# Work required
Please print the full listing exactly.

# Data lines
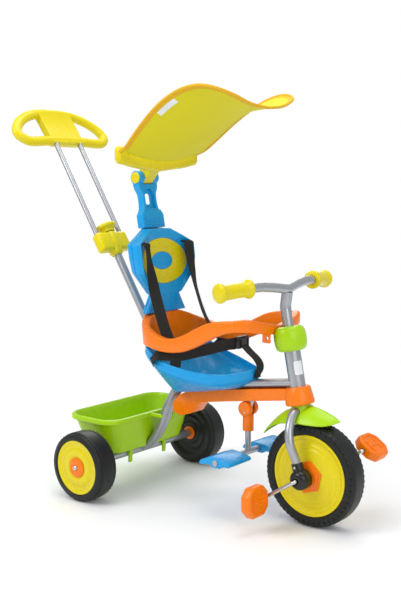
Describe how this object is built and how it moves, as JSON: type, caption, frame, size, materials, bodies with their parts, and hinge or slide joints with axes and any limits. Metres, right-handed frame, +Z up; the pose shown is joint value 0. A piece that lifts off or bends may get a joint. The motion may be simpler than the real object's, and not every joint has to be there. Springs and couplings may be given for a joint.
{
  "type": "children's tricycle",
  "caption": "Push-along child's tricycle: bucket seat with guard ring and harness, tilting canopy, rear push handle, basket, footrest and front pedals.",
  "frame": {"origin": "on the ground, under the middle of the overall box", "axes": "+X forwards in the direction of travel, +Y to the rider's left, +Z up"},
  "size_m": [1.0104, 0.504, 0.9993],
  "materials": {
    "silver_paint": "smooth silver-grey powder paint",
    "bright_steel": "plated steel",
    "yellow_plastic": "glossy moulded plastic",
    "orange_plastic": "glossy moulded plastic",
    "green_plastic": "glossy moulded plastic",
    "blue_plastic": "glossy moulded plastic",
    "black_plastic": "satin moulded plastic",
    "tyre_plastic": "blown plastic with a low sheen",
    "canopy_fabric": "thin coated polyester",
    "black_webbing": "woven flat webbing"
  },
  "bodies": {
    "frame": {"axle_nut_left": "bright_steel", "axle_nut_right": "bright_steel", "backrest_front": "blue_plastic", "backrest_inlay": "yellow_plastic", "backrest_rear": "blue_plastic", "basket": "green_plastic", "beam_cover": "orange_plastic", "canopy_pin": "yellow_plastic", "canopy_post": "blue_plastic", "crotch_strap": "black_webbing", "footrest_bracket": "bright_steel", "frame_tube_left": "silver_paint", "frame_tube_right": "silver_paint", "guard_ring": "orange_plastic", "handle_bracket": "yellow_plastic", "handle_loop": "yellow_plastic", "handle_lower_tube": "silver_paint", "handle_rod_left": "silver_paint", "handle_rod_right": "silver_paint", "handle_socket": "silver_paint", "head_tube": "silver_paint", "headset_collar": "green_plastic", "lap_strap": "black_webbing", "rear_axle_rod": "bright_steel", "rear_axle_tube": "silver_paint", "seat_shell": "blue_plastic", "shoulder_strap_left": "black_webbing", "shoulder_strap_right": "black_webbing"},
    "steering": {"handlebar": "silver_paint", "steering_stem": "silver_paint", "fork": "silver_paint", "grip_right": "yellow_plastic", "grip_left": "yellow_plastic", "hub_cover_right": "black_plastic", "hub_cover_left": "black_plastic", "mudguard": "green_plastic"},
    "front_wheel": {"front_tyre": "tyre_plastic", "front_disc_right": "yellow_plastic", "front_disc_left": "yellow_plastic", "hub_plate_right": "orange_plastic", "hub_plate_left": "orange_plastic", "crank": "bright_steel"},
    "pedal_right": {"pedal_right": "orange_plastic"},
    "pedal_left": {"pedal_left": "orange_plastic"},
    "rear_wheel_right": {"rear_tyre_right": "tyre_plastic", "rear_wheel_cover_right": "yellow_plastic", "rear_hub_right": "orange_plastic"},
    "rear_wheel_left": {"rear_tyre_left": "tyre_plastic", "rear_wheel_cover_left": "yellow_plastic", "rear_hub_left": "orange_plastic"},
    "canopy": {"canopy_bracket": "yellow_plastic", "canopy_hoop": "orange_plastic", "canopy_fabric": "canopy_fabric"},
    "handle_knob": {"handle_knob": "yellow_plastic"},
    "footrest": {"footrest_shell_right": "orange_plastic", "footrest_shell_left": "orange_plastic", "footrest_post": "silver_paint", "footrest_pad_right": "blue_plastic", "footrest_pad_left": "blue_plastic"}
  },
  "joints": [
    {"name": "steering_turn", "type": "hinge", "parent": "frame", "child": "steering", "pos_m": [0.31877, 0, 0.4002], "axis": [-0.1994, 0, 0.9799], "range_deg": [-40, 40]},
    {"name": "front_wheel_spin", "type": "hinge", "parent": "steering", "child": "front_wheel", "pos_m": [0.38517, 0, 0.12], "axis": [0, 1, 0], "continuous": true},
    {"name": "pedal_right_spin", "type": "hinge", "parent": "front_wheel", "child": "pedal_right", "pos_m": [0.31389, -0.134, 0.07371], "axis": [0, 1, 0], "continuous": true},
    {"name": "pedal_left_spin", "type": "hinge", "parent": "front_wheel", "child": "pedal_left", "pos_m": [0.45646, 0.134, 0.16629], "axis": [0, 1, 0], "continuous": true},
    {"name": "rear_wheel_right_spin", "type": "hinge", "parent": "frame", "child": "rear_wheel_right", "pos_m": [-0.15033, -0.215, 0.086], "axis": [0, 1, 0], "continuous": true},
    {"name": "rear_wheel_left_spin", "type": "hinge", "parent": "frame", "child": "rear_wheel_left", "pos_m": [-0.15033, 0.215, 0.086], "axis": [0, 1, 0], "continuous": true},
    {"name": "canopy_tilt", "type": "hinge", "parent": "frame", "child": "canopy", "pos_m": [-0.14033, 0, 0.795], "axis": [0, 1, 0], "range_deg": [-45, 15]},
    {"name": "handle_knob_turn", "type": "hinge", "parent": "frame", "child": "handle_knob", "pos_m": [-0.27458, 0, 0.64772], "axis": [-0.5342, 0, 0.8453], "range_deg": [-90, 90]},
    {"name": "footrest_fold", "type": "hinge", "parent": "frame", "child": "footrest", "pos_m": [0.19467, 0, 0.245], "axis": [0, 1, 0], "range_deg": [0, 70]}
  ]
}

# Written answer
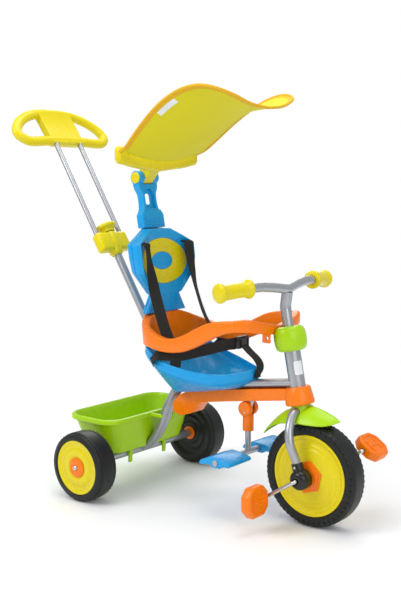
Describe how this object is built and how it moves, as JSON: type, caption, frame, size, materials, bodies with their parts, and hinge or slide joints with axes and any limits. Metres, right-handed frame, +Z up; the pose shown is joint value 0. A piece that lifts off or bends may get a joint. The motion may be simpler than the real object's, and not every joint has to be there. Springs and couplings may be given for a joint.
{
  "type": "children's tricycle",
  "caption": "Push-along child's tricycle: bucket seat with guard ring and harness, tilting canopy, rear push handle, basket, footrest and front pedals.",
  "frame": {"origin": "on the ground, under the middle of the overall box", "axes": "+X forwards in the direction of travel, +Y to the rider's left, +Z up"},
  "size_m": [1.0104, 0.504, 0.9993],
  "materials": {
    "silver_paint": "smooth silver-grey powder paint",
    "bright_steel": "plated steel",
    "yellow_plastic": "glossy moulded plastic",
    "orange_plastic": "glossy moulded plastic",
    "green_plastic": "glossy moulded plastic",
    "blue_plastic": "glossy moulded plastic",
    "black_plastic": "satin moulded plastic",
    "tyre_plastic": "blown plastic with a low sheen",
    "canopy_fabric": "thin coated polyester",
    "black_webbing": "woven flat webbing"
  },
  "bodies": {
    "frame": {"axle_nut_left": "bright_steel", "axle_nut_right": "bright_steel", "backrest_front": "blue_plastic", "backrest_inlay": "yellow_plastic", "backrest_rear": "blue_plastic", "basket": "green_plastic", "beam_cover": "orange_plastic", "canopy_pin": "yellow_plastic", "canopy_post": "blue_plastic", "crotch_strap": "black_webbing", "footrest_bracket": "bright_steel", "frame_tube_left": "silver_paint", "frame_tube_right": "silver_paint", "guard_ring": "orange_plastic", "handle_bracket": "yellow_plastic", "handle_loop": "yellow_plastic", "handle_lower_tube": "silver_paint", "handle_rod_left": "silver_paint", "handle_rod_right": "silver_paint", "handle_socket": "silver_paint", "head_tube": "silver_paint", "headset_collar": "green_plastic", "lap_strap": "black_webbing", "rear_axle_rod": "bright_steel", "rear_axle_tube": "silver_paint", "seat_shell": "blue_plastic", "shoulder_strap_left": "black_webbing", "shoulder_strap_right": "black_webbing"},
    "steering": {"handlebar": "silver_paint", "steering_stem": "silver_paint", "fork": "silver_paint", "grip_right": "yellow_plastic", "grip_left": "yellow_plastic", "hub_cover_right": "black_plastic", "hub_cover_left": "black_plastic", "mudguard": "green_plastic"},
    "front_wheel": {"front_tyre": "tyre_plastic", "front_disc_right": "yellow_plastic", "front_disc_left": "yellow_plastic", "hub_plate_right": "orange_plastic", "hub_plate_left": "orange_plastic", "crank": "bright_steel"},
    "pedal_right": {"pedal_right": "orange_plastic"},
    "pedal_left": {"pedal_left": "orange_plastic"},
    "rear_wheel_right": {"rear_tyre_right": "tyre_plastic", "rear_wheel_cover_right": "yellow_plastic", "rear_hub_right": "orange_plastic"},
    "rear_wheel_left": {"rear_tyre_left": "tyre_plastic", "rear_wheel_cover_left": "yellow_plastic", "rear_hub_left": "orange_plastic"},
    "canopy": {"canopy_bracket": "yellow_plastic", "canopy_hoop": "orange_plastic", "canopy_fabric": "canopy_fabric"},
    "handle_knob": {"handle_knob": "yellow_plastic"},
    "footrest": {"footrest_shell_right": "orange_plastic", "footrest_shell_left": "orange_plastic", "footrest_post": "silver_paint", "footrest_pad_right": "blue_plastic", "footrest_pad_left": "blue_plastic"}
  },
  "joints": [
    {"name": "steering_turn", "type": "hinge", "parent": "frame", "child": "steering", "pos_m": [0.31877, 0, 0.4002], "axis": [-0.1994, 0, 0.9799], "range_deg": [-40, 40]},
    {"name": "front_wheel_spin", "type": "hinge", "parent": "steering", "child": "front_wheel", "pos_m": [0.38517, 0, 0.12], "axis": [0, 1, 0], "continuous": true},
    {"name": "pedal_right_spin", "type": "hinge", "parent": "front_wheel", "child": "pedal_right", "pos_m": [0.31389, -0.134, 0.07371], "axis": [0, 1, 0], "continuous": true},
    {"name": "pedal_left_spin", "type": "hinge", "parent": "front_wheel", "child": "pedal_left", "pos_m": [0.45646, 0.134, 0.16629], "axis": [0, 1, 0], "continuous": true},
    {"name": "rear_wheel_right_spin", "type": "hinge", "parent": "frame", "child": "rear_wheel_right", "pos_m": [-0.15033, -0.215, 0.086], "axis": [0, 1, 0], "continuous": true},
    {"name": "rear_wheel_left_spin", "type": "hinge", "parent": "frame", "child": "rear_wheel_left", "pos_m": [-0.15033, 0.215, 0.086], "axis": [0, 1, 0], "continuous": true},
    {"name": "canopy_tilt", "type": "hinge", "parent": "frame", "child": "canopy", "pos_m": [-0.14033, 0, 0.795], "axis": [0, 1, 0], "range_deg": [-45, 15]},
    {"name": "handle_knob_turn", "type": "hinge", "parent": "frame", "child": "handle_knob", "pos_m": [-0.27458, 0, 0.64772], "axis": [-0.5342, 0, 0.8453], "range_deg": [-90, 90]},
    {"name": "footrest_fold", "type": "hinge", "parent": "frame", "child": "footrest", "pos_m": [0.19467, 0, 0.245], "axis": [0, 1, 0], "range_deg": [0, 70]}
  ]
}